The impact of Rapid Serial Visual Presentation (RSVP) on reading by nonnative speakers
Keywords:RSVP, speed reading, reading comprehension, second language, nonnative speakers
With the proliferation of cell phones and other small handheld electronic devices, more and more people are using software that presents texts one word at a time. This trend can be attributed to the small screen sizes afforded by these modern electronics. Importantly, software companies often claim that such products, which present texts word-by-word, make reading more efficient, as reading speed is increased without sacrificing comprehension. Alongside this, nonnative speakers are often told to read more in their second language to improve their language skills. This leads to important questions about whether the manner in which reading is done is important.

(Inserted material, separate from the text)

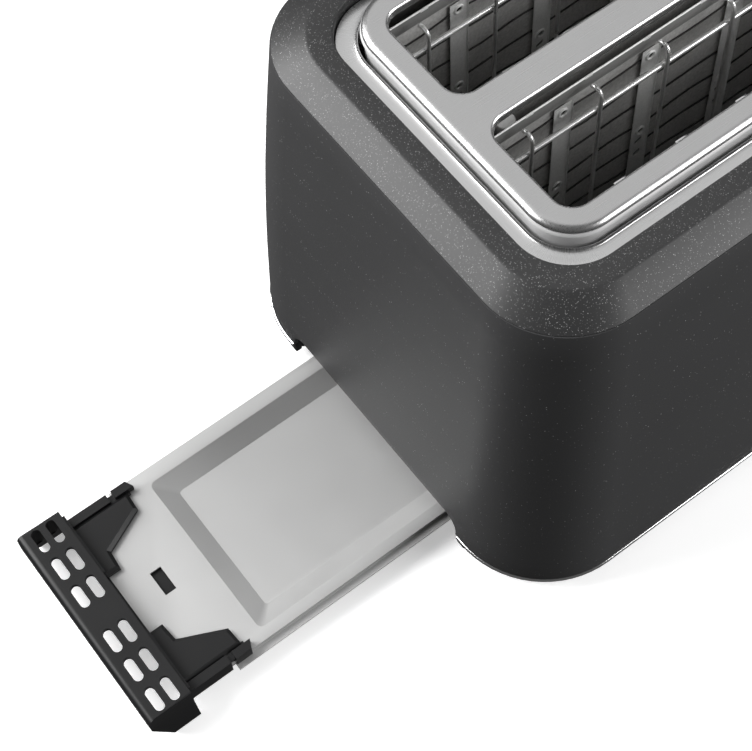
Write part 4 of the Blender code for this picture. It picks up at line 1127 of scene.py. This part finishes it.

To address this, the current study explores the impact of word-by-word presentation of a text on nonnative reading comprehension, as well as on native speakers who provide a baseline of performance. Nonnative and native speakers were presented with a full text on a piece of paper to read naturally, as well as texts presented one word at a time at rates of 500-wpm and 1000-wpm. For native speakers, reading comprehension was impaired when single words were presented at rates of 500-wpm and 1000-wpm compared to natural reading. When compared to the native speakers, the nonnative speakers show the same pattern of impaired reading comprehension for words presented one at a time at rates of 500-wpm and 1000-wpm compared to natural reading.